What are disclosures? Disclosures are anything and everything you know about the property. It’s better to give more information when it comes to disclosures. More lawsuits happen because property owners did not disclose something pertinent to the property and when the buyer found out, they ended up suing. Be as transparent as possible. Even if you think it’s not important information, it’s better to inform the prospective buyer than pay for it later. Again, a professional Real Estate agent will have all the necessary disclosure paperwork for you when you are selling or buyer. Just make sure you tell them everything, agents do not know the property like you do so you cannot expect them to read your mind. Talk to your agent and let them know everything you know about the property.

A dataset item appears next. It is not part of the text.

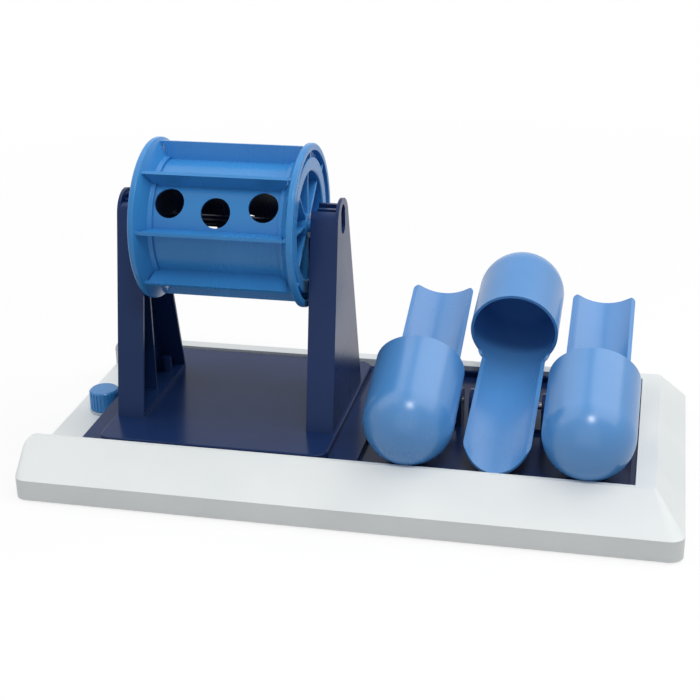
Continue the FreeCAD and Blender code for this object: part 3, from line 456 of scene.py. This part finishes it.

I want to sell the property “AS IS” and I don’t want to disclose anything. Unfortunately “AS IS” only applies to the property if you have disclosed everything. If you forget to disclose the septic tank is not working and you do not disclose this, even if it’s an “As Is” sale, that does not mean the buyer cannot come back and sue you for not disclosing. “As Is” means I am telling you in advance the septic tank does not work, the roof leaks, the walls have holes in them, the driveway has cracks in the cement, in advance but if you buy this property, you are taking it “As Is”. Also, there are certain items which you are completely responsible for even if the buyer signs a waiver saying they will take full responsibility. So be aware if you know your property has mold, contamination, asbestos, was formerly a gas station or dry cleaners. Know the laws in your state before selling because certain issues could come back to you after you sell. You might still be responsible for cleaning up the mess even if you have an “As Is” sale that you disclosed everything and the buyer signed a waiver. Talk to a legal advisor if your property has any hazardous materials which you know about before selling.